--- Begin ---
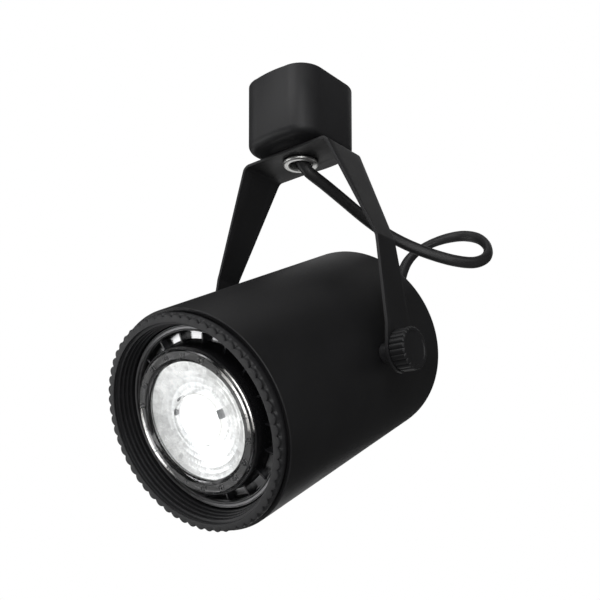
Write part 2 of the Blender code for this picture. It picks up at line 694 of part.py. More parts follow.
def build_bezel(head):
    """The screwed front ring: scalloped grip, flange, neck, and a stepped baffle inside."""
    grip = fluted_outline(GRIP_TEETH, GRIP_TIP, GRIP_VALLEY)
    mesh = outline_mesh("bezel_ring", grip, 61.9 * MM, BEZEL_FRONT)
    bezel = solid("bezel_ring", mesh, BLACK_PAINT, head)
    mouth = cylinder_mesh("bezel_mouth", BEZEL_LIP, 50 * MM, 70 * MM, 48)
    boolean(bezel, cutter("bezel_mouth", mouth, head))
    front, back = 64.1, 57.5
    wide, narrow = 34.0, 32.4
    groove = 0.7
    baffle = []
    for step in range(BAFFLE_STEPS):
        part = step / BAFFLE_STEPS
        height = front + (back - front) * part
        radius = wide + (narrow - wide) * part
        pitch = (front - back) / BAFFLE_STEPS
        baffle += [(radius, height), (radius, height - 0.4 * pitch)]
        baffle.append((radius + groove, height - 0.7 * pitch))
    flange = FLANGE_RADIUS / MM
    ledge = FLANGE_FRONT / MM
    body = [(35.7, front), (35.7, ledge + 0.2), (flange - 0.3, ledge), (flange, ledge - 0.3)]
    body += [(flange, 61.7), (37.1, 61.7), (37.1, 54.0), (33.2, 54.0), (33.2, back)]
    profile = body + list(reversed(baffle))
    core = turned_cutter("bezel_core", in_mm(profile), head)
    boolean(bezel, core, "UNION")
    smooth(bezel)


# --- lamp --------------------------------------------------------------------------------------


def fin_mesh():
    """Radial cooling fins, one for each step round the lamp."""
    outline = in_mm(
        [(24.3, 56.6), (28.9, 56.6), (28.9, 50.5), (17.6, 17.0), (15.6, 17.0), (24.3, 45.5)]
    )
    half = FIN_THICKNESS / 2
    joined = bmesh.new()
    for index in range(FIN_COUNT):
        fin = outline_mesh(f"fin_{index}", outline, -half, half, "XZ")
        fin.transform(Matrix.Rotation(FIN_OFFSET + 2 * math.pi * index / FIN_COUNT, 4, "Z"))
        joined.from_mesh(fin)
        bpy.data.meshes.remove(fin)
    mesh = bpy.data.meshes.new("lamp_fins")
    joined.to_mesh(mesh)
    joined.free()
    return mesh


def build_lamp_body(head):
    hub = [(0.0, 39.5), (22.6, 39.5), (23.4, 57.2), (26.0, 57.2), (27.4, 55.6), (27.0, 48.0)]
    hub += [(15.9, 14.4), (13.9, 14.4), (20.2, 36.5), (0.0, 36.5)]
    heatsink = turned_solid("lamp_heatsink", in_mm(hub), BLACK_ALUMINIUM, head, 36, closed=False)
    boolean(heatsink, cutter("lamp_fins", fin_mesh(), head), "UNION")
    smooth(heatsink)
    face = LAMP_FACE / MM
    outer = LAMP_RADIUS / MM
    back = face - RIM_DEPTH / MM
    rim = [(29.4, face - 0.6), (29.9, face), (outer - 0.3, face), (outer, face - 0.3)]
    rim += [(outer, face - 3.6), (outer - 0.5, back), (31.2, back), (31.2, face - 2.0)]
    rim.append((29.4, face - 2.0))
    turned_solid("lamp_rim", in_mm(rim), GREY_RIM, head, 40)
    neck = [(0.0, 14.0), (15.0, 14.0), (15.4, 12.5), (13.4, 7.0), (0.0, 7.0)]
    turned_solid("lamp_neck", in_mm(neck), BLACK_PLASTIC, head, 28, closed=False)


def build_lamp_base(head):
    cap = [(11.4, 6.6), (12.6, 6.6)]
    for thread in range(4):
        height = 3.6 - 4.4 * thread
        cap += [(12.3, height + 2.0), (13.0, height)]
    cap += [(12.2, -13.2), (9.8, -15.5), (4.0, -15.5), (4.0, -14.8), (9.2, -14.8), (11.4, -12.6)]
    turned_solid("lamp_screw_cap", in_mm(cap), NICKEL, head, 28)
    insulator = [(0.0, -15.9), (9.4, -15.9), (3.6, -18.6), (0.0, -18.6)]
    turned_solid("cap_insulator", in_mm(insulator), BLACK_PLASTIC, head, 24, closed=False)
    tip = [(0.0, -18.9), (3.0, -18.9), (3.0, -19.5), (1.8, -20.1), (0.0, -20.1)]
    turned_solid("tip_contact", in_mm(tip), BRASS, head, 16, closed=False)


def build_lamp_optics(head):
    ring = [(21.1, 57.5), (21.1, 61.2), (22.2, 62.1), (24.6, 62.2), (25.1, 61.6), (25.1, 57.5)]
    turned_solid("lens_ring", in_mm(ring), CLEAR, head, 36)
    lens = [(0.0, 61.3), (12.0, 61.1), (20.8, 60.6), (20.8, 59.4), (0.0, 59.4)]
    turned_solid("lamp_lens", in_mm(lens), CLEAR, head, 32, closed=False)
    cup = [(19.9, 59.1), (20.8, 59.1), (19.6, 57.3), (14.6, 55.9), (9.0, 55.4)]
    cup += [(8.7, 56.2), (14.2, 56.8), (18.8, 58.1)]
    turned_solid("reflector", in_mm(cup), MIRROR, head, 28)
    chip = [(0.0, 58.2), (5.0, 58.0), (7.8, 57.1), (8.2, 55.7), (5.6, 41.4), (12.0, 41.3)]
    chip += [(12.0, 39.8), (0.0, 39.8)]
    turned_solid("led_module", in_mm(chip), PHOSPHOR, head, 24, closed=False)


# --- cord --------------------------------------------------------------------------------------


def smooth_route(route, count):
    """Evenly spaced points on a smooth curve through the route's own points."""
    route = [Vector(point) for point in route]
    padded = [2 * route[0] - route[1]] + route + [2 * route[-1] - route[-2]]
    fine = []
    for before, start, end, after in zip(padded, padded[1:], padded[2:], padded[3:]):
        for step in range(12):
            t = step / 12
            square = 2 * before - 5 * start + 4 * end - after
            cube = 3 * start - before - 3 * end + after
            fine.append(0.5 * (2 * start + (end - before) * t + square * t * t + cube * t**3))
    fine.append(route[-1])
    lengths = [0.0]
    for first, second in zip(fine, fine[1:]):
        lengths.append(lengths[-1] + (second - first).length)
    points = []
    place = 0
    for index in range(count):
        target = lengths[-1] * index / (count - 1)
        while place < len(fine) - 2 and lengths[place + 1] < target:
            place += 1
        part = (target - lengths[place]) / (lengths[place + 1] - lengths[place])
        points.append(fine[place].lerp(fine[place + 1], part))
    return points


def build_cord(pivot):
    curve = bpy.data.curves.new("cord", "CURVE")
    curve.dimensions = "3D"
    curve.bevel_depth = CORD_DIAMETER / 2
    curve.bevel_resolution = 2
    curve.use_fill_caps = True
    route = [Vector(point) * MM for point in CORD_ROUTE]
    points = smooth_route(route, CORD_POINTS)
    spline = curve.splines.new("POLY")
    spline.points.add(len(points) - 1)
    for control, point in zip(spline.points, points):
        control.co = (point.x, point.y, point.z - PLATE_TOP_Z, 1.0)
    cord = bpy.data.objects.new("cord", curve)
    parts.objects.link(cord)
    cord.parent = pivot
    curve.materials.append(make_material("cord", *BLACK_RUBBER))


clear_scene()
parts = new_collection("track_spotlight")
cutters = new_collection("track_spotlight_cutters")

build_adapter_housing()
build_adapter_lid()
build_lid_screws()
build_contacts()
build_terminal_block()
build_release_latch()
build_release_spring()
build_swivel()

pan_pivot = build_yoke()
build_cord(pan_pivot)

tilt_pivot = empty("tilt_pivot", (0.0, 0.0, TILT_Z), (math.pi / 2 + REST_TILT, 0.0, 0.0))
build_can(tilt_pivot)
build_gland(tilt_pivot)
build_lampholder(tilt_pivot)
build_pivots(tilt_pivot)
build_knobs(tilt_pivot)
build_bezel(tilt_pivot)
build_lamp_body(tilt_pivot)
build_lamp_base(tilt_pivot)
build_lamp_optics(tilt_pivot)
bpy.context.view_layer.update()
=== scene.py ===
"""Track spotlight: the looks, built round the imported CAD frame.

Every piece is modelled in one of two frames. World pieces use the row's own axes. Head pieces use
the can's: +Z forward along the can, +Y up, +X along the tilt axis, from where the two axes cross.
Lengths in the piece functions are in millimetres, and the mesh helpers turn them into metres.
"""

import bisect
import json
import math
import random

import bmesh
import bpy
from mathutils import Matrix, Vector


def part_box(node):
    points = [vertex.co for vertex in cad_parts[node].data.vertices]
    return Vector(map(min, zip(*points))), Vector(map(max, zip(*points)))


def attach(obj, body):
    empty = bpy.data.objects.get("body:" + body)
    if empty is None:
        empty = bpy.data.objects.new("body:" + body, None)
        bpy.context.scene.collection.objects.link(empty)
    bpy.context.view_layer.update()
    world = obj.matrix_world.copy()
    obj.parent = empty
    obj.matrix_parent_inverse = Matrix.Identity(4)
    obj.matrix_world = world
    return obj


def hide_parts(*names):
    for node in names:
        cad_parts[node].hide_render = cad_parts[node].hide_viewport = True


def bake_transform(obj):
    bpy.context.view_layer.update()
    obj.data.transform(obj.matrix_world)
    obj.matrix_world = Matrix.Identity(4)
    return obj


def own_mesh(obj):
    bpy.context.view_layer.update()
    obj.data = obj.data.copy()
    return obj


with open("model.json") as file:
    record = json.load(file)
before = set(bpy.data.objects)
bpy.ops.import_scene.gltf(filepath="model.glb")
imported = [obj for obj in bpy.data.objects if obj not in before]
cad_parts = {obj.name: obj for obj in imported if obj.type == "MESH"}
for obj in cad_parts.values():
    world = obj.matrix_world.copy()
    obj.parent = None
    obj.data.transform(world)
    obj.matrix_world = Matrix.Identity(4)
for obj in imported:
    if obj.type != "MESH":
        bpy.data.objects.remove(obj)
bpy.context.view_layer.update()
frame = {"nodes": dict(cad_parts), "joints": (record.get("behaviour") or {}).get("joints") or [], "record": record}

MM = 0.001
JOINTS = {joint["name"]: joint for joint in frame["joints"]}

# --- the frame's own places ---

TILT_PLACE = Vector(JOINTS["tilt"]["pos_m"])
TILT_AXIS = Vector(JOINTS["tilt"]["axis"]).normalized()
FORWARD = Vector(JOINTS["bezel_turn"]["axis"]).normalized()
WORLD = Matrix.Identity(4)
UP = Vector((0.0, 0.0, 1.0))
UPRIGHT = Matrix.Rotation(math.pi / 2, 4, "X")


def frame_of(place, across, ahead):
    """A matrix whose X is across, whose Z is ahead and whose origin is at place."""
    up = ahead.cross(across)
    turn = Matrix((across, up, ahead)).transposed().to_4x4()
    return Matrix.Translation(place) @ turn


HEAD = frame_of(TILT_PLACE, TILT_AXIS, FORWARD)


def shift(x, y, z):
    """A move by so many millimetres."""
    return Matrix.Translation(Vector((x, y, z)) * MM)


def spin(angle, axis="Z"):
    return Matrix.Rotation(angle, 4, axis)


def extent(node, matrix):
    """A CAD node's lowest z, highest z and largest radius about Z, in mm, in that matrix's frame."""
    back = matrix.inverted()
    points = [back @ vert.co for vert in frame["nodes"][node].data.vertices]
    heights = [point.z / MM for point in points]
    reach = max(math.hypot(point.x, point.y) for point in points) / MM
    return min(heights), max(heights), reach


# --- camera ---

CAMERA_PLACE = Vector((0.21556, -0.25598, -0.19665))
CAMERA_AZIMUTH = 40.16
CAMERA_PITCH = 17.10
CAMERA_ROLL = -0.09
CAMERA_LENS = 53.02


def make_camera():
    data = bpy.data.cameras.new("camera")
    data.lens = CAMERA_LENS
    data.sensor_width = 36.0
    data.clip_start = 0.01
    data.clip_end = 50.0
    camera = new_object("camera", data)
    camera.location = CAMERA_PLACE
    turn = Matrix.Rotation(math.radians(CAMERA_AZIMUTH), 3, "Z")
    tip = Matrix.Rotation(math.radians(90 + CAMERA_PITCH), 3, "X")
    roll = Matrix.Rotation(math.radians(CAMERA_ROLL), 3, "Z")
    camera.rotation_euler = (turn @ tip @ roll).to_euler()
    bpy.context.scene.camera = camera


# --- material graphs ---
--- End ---
--- Begin ---
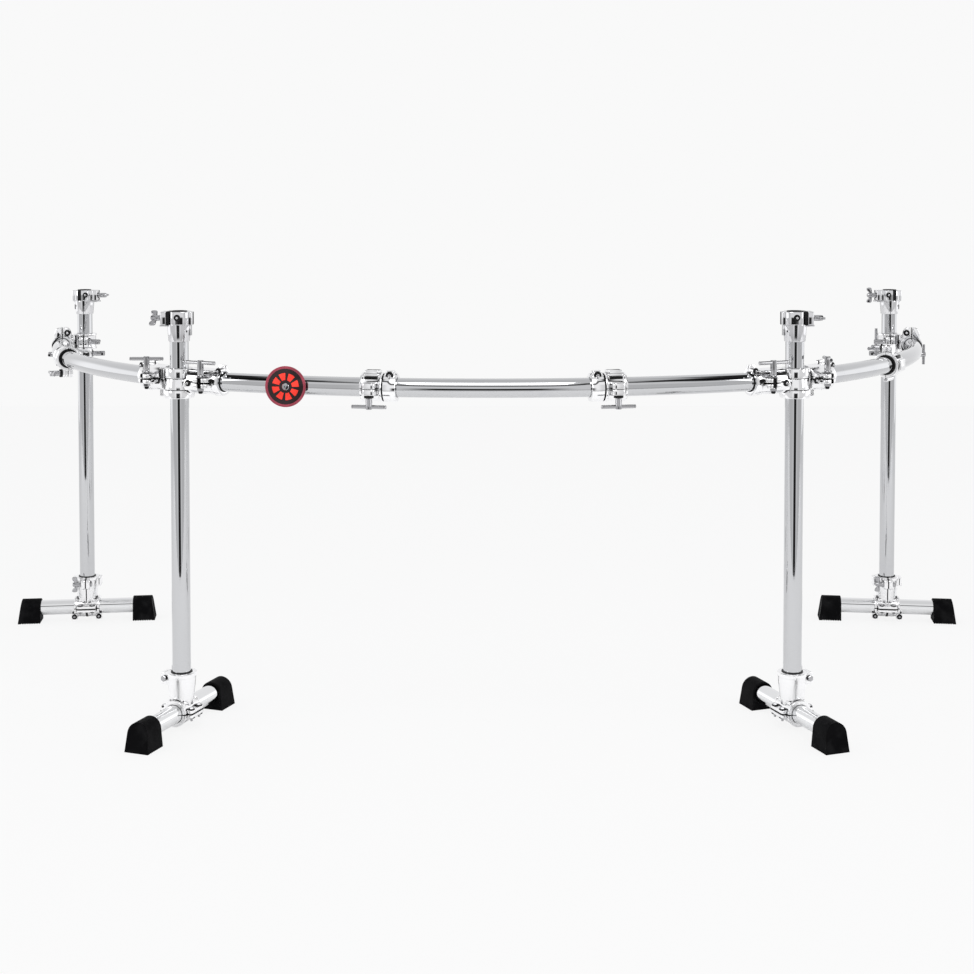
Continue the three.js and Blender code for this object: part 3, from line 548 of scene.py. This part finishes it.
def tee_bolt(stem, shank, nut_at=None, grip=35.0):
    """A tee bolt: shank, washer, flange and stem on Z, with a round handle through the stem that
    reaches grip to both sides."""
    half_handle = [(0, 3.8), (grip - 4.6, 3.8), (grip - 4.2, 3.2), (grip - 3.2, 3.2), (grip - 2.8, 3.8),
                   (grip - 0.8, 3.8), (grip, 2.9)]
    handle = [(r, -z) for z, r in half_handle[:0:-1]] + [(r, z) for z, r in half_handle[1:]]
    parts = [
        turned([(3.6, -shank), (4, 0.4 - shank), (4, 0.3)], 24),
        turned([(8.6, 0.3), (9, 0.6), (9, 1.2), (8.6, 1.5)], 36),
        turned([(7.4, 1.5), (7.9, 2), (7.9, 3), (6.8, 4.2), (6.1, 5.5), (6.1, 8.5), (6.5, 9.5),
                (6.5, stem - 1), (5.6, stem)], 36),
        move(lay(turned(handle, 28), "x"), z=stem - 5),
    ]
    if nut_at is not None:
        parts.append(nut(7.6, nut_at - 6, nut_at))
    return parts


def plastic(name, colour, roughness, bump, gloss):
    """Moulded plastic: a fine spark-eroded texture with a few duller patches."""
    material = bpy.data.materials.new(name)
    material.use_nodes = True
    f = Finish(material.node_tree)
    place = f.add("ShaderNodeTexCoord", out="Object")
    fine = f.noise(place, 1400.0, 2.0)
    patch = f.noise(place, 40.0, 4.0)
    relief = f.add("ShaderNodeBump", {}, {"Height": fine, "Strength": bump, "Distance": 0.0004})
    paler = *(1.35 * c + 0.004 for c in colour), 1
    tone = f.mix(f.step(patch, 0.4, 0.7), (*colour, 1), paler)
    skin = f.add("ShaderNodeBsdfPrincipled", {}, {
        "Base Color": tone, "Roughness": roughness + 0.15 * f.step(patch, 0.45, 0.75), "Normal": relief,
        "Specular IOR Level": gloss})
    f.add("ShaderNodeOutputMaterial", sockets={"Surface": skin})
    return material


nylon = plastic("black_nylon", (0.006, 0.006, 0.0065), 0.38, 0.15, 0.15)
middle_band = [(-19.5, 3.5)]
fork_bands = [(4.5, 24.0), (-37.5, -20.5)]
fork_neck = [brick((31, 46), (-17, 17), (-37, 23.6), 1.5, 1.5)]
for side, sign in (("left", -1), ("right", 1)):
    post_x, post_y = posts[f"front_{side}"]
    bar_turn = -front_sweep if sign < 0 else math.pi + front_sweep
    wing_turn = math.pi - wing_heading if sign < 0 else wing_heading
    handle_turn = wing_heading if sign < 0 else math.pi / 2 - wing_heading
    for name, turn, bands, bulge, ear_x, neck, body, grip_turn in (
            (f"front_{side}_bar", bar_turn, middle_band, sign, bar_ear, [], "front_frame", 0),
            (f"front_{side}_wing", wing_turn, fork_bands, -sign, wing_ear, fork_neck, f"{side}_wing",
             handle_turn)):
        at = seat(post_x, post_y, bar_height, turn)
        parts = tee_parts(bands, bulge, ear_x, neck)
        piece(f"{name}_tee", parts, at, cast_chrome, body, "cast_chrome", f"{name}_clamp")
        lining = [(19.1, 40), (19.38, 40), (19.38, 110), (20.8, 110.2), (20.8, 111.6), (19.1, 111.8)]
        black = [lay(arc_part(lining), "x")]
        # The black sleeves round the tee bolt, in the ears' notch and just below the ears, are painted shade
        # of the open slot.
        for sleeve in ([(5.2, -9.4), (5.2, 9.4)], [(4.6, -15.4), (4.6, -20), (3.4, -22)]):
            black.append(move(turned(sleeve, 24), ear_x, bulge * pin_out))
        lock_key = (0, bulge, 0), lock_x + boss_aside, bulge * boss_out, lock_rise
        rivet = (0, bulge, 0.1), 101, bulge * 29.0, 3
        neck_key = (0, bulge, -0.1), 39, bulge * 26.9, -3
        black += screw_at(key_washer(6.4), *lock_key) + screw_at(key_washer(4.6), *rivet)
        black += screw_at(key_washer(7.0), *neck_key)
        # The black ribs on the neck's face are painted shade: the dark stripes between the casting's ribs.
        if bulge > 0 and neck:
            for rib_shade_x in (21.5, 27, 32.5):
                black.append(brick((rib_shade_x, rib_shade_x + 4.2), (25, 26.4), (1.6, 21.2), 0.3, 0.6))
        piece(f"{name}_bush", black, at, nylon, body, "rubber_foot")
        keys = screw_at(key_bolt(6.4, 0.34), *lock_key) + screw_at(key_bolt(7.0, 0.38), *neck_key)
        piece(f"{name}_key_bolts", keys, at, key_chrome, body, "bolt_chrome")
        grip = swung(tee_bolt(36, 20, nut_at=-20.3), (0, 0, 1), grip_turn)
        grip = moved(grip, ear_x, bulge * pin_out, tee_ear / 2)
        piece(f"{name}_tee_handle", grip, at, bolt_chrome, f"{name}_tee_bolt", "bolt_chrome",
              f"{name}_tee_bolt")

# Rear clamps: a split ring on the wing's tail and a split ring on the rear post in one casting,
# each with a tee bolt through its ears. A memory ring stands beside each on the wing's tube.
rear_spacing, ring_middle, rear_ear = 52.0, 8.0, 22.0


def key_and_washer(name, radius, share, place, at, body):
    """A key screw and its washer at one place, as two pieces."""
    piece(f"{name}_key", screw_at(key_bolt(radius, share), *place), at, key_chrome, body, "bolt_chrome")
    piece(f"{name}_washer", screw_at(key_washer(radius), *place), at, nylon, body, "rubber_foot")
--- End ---
• **WHAT NEEDS TO BE DONE**
Take the line containing "pan_pivot = build_yoke()" and the line containing "record = json.load(file)". Write out both and all lines between, exactly, and nothing more.

• **SOLVED PROBLEM**
pan_pivot = build_yoke()
build_cord(pan_pivot)

tilt_pivot = empty("tilt_pivot", (0.0, 0.0, TILT_Z), (math.pi / 2 + REST_TILT, 0.0, 0.0))
build_can(tilt_pivot)
build_gland(tilt_pivot)
build_lampholder(tilt_pivot)
build_pivots(tilt_pivot)
build_knobs(tilt_pivot)
build_bezel(tilt_pivot)
build_lamp_body(tilt_pivot)
build_lamp_base(tilt_pivot)
build_lamp_optics(tilt_pivot)
bpy.context.view_layer.update()
=== scene.py ===
"""Track spotlight: the looks, built round the imported CAD frame.

Every piece is modelled in one of two frames. World pieces use the row's own axes. Head pieces use
the can's: +Z forward along the can, +Y up, +X along the tilt axis, from where the two axes cross.
Lengths in the piece functions are in millimetres, and the mesh helpers turn them into metres.
"""

import bisect
import json
import math
import random

import bmesh
import bpy
from mathutils import Matrix, Vector


def part_box(node):
    points = [vertex.co for vertex in cad_parts[node].data.vertices]
    return Vector(map(min, zip(*points))), Vector(map(max, zip(*points)))


def attach(obj, body):
    empty = bpy.data.objects.get("body:" + body)
    if empty is None:
        empty = bpy.data.objects.new("body:" + body, None)
        bpy.context.scene.collection.objects.link(empty)
    bpy.context.view_layer.update()
    world = obj.matrix_world.copy()
    obj.parent = empty
    obj.matrix_parent_inverse = Matrix.Identity(4)
    obj.matrix_world = world
    return obj


def hide_parts(*names):
    for node in names:
        cad_parts[node].hide_render = cad_parts[node].hide_viewport = True


def bake_transform(obj):
    bpy.context.view_layer.update()
    obj.data.transform(obj.matrix_world)
    obj.matrix_world = Matrix.Identity(4)
    return obj


def own_mesh(obj):
    bpy.context.view_layer.update()
    obj.data = obj.data.copy()
    return obj


with open("model.json") as file:
    record = json.load(file)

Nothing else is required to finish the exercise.